Excerpt from a dataset:
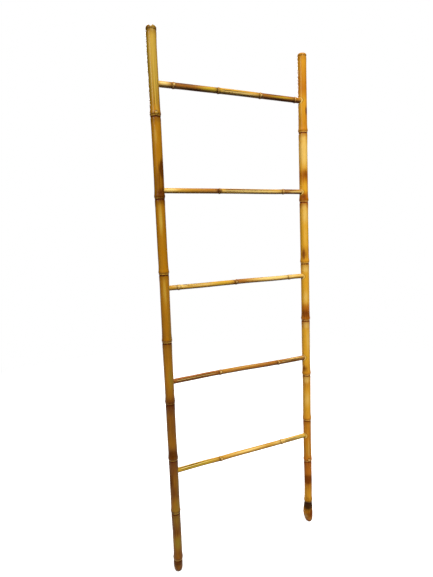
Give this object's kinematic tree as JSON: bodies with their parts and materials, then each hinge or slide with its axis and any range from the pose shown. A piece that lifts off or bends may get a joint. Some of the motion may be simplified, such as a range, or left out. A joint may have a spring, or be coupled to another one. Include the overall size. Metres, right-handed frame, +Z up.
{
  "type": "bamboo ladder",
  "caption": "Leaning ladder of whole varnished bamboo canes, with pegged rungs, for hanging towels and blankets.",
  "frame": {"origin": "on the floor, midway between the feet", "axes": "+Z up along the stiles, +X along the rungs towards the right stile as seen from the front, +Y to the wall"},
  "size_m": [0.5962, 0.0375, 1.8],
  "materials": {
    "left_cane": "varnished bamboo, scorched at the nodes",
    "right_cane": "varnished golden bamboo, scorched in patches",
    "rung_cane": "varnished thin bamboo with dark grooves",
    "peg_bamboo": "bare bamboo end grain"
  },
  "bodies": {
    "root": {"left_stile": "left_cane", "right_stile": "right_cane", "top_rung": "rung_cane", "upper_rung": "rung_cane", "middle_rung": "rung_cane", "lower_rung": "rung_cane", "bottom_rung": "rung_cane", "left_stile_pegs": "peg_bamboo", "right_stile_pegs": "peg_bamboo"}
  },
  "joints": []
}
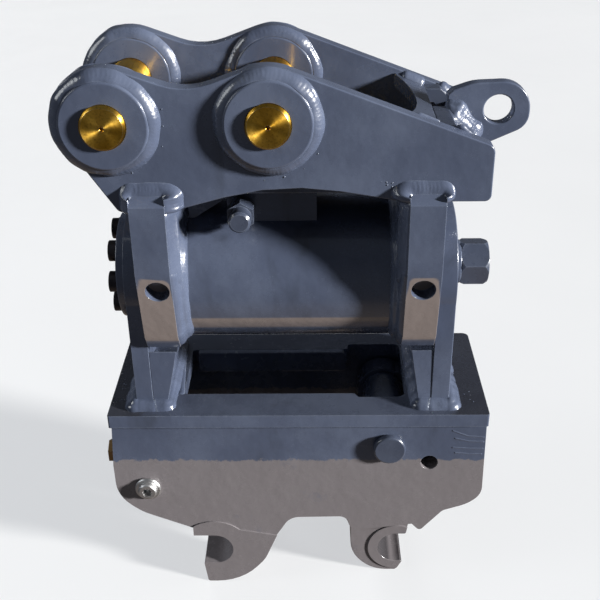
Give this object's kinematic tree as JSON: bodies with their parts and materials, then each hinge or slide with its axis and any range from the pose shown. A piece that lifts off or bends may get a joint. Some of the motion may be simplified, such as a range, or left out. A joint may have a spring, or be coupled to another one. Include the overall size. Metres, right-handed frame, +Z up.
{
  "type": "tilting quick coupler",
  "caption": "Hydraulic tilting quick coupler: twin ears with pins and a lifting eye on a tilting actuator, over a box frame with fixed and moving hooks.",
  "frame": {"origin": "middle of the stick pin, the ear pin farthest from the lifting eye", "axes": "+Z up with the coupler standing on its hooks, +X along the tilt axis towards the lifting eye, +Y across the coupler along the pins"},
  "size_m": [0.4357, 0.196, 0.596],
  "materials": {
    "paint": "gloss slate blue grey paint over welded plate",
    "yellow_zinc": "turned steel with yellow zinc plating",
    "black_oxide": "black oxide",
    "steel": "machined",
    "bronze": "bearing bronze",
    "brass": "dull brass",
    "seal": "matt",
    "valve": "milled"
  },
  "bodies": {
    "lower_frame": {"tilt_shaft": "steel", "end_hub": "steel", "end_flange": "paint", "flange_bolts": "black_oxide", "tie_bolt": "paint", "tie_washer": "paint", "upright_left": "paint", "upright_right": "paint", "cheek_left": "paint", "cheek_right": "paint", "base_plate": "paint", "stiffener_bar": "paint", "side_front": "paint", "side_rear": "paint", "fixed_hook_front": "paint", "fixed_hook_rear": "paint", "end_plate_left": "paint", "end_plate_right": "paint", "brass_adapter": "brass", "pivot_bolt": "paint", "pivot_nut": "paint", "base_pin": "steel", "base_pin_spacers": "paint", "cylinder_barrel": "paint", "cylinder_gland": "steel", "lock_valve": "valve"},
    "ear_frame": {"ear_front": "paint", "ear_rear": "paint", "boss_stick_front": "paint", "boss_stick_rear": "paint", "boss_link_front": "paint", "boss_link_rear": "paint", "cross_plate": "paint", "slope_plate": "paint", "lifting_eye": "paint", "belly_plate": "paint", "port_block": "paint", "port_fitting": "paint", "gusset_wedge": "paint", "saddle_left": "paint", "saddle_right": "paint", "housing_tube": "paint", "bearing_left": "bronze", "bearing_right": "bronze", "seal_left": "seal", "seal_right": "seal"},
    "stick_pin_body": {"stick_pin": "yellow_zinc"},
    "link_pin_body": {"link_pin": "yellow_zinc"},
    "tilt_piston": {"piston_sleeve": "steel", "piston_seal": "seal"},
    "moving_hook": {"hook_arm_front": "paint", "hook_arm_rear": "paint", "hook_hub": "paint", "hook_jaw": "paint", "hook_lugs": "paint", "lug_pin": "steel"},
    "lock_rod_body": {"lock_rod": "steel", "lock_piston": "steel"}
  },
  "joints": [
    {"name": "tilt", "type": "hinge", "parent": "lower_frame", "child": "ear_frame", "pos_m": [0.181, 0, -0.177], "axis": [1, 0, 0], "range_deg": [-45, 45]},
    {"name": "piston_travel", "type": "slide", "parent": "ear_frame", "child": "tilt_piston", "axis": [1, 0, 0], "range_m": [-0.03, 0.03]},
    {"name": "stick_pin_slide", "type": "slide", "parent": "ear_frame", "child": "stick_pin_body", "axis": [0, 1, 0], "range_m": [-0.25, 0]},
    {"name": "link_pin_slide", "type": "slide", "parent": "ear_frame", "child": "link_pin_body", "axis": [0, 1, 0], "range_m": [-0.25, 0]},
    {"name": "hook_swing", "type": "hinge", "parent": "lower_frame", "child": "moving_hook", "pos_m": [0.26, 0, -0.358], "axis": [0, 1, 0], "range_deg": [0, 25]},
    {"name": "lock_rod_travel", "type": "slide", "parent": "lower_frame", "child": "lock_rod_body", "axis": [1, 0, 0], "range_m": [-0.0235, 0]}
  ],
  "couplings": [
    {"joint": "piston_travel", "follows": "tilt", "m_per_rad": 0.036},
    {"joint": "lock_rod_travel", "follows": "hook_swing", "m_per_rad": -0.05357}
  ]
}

Directive: Print every record exactly as it was given.

Written answer:
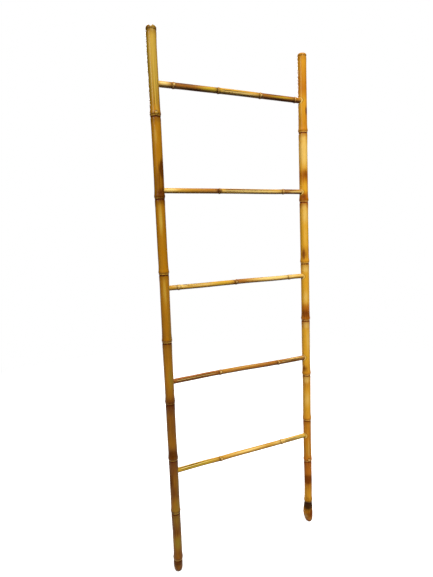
Give this object's kinematic tree as JSON: bodies with their parts and materials, then each hinge or slide with its axis and any range from the pose shown. A piece that lifts off or bends may get a joint. Some of the motion may be simplified, such as a range, or left out. A joint may have a spring, or be coupled to another one. Include the overall size. Metres, right-handed frame, +Z up.
{
  "type": "bamboo ladder",
  "caption": "Leaning ladder of whole varnished bamboo canes, with pegged rungs, for hanging towels and blankets.",
  "frame": {"origin": "on the floor, midway between the feet", "axes": "+Z up along the stiles, +X along the rungs towards the right stile as seen from the front, +Y to the wall"},
  "size_m": [0.5962, 0.0375, 1.8],
  "materials": {
    "left_cane": "varnished bamboo, scorched at the nodes",
    "right_cane": "varnished golden bamboo, scorched in patches",
    "rung_cane": "varnished thin bamboo with dark grooves",
    "peg_bamboo": "bare bamboo end grain"
  },
  "bodies": {
    "root": {"left_stile": "left_cane", "right_stile": "right_cane", "top_rung": "rung_cane", "upper_rung": "rung_cane", "middle_rung": "rung_cane", "lower_rung": "rung_cane", "bottom_rung": "rung_cane", "left_stile_pegs": "peg_bamboo", "right_stile_pegs": "peg_bamboo"}
  },
  "joints": []
}
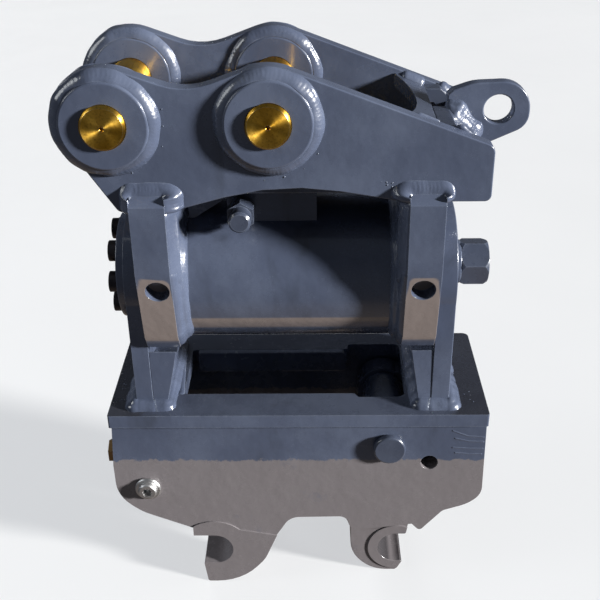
Give this object's kinematic tree as JSON: bodies with their parts and materials, then each hinge or slide with its axis and any range from the pose shown. A piece that lifts off or bends may get a joint. Some of the motion may be simplified, such as a range, or left out. A joint may have a spring, or be coupled to another one. Include the overall size. Metres, right-handed frame, +Z up.
{
  "type": "tilting quick coupler",
  "caption": "Hydraulic tilting quick coupler: twin ears with pins and a lifting eye on a tilting actuator, over a box frame with fixed and moving hooks.",
  "frame": {"origin": "middle of the stick pin, the ear pin farthest from the lifting eye", "axes": "+Z up with the coupler standing on its hooks, +X along the tilt axis towards the lifting eye, +Y across the coupler along the pins"},
  "size_m": [0.4357, 0.196, 0.596],
  "materials": {
    "paint": "gloss slate blue grey paint over welded plate",
    "yellow_zinc": "turned steel with yellow zinc plating",
    "black_oxide": "black oxide",
    "steel": "machined",
    "bronze": "bearing bronze",
    "brass": "dull brass",
    "seal": "matt",
    "valve": "milled"
  },
  "bodies": {
    "lower_frame": {"tilt_shaft": "steel", "end_hub": "steel", "end_flange": "paint", "flange_bolts": "black_oxide", "tie_bolt": "paint", "tie_washer": "paint", "upright_left": "paint", "upright_right": "paint", "cheek_left": "paint", "cheek_right": "paint", "base_plate": "paint", "stiffener_bar": "paint", "side_front": "paint", "side_rear": "paint", "fixed_hook_front": "paint", "fixed_hook_rear": "paint", "end_plate_left": "paint", "end_plate_right": "paint", "brass_adapter": "brass", "pivot_bolt": "paint", "pivot_nut": "paint", "base_pin": "steel", "base_pin_spacers": "paint", "cylinder_barrel": "paint", "cylinder_gland": "steel", "lock_valve": "valve"},
    "ear_frame": {"ear_front": "paint", "ear_rear": "paint", "boss_stick_front": "paint", "boss_stick_rear": "paint", "boss_link_front": "paint", "boss_link_rear": "paint", "cross_plate": "paint", "slope_plate": "paint", "lifting_eye": "paint", "belly_plate": "paint", "port_block": "paint", "port_fitting": "paint", "gusset_wedge": "paint", "saddle_left": "paint", "saddle_right": "paint", "housing_tube": "paint", "bearing_left": "bronze", "bearing_right": "bronze", "seal_left": "seal", "seal_right": "seal"},
    "stick_pin_body": {"stick_pin": "yellow_zinc"},
    "link_pin_body": {"link_pin": "yellow_zinc"},
    "tilt_piston": {"piston_sleeve": "steel", "piston_seal": "seal"},
    "moving_hook": {"hook_arm_front": "paint", "hook_arm_rear": "paint", "hook_hub": "paint", "hook_jaw": "paint", "hook_lugs": "paint", "lug_pin": "steel"},
    "lock_rod_body": {"lock_rod": "steel", "lock_piston": "steel"}
  },
  "joints": [
    {"name": "tilt", "type": "hinge", "parent": "lower_frame", "child": "ear_frame", "pos_m": [0.181, 0, -0.177], "axis": [1, 0, 0], "range_deg": [-45, 45]},
    {"name": "piston_travel", "type": "slide", "parent": "ear_frame", "child": "tilt_piston", "axis": [1, 0, 0], "range_m": [-0.03, 0.03]},
    {"name": "stick_pin_slide", "type": "slide", "parent": "ear_frame", "child": "stick_pin_body", "axis": [0, 1, 0], "range_m": [-0.25, 0]},
    {"name": "link_pin_slide", "type": "slide", "parent": "ear_frame", "child": "link_pin_body", "axis": [0, 1, 0], "range_m": [-0.25, 0]},
    {"name": "hook_swing", "type": "hinge", "parent": "lower_frame", "child": "moving_hook", "pos_m": [0.26, 0, -0.358], "axis": [0, 1, 0], "range_deg": [0, 25]},
    {"name": "lock_rod_travel", "type": "slide", "parent": "lower_frame", "child": "lock_rod_body", "axis": [1, 0, 0], "range_m": [-0.0235, 0]}
  ],
  "couplings": [
    {"joint": "piston_travel", "follows": "tilt", "m_per_rad": 0.036},
    {"joint": "lock_rod_travel", "follows": "hook_swing", "m_per_rad": -0.05357}
  ]
}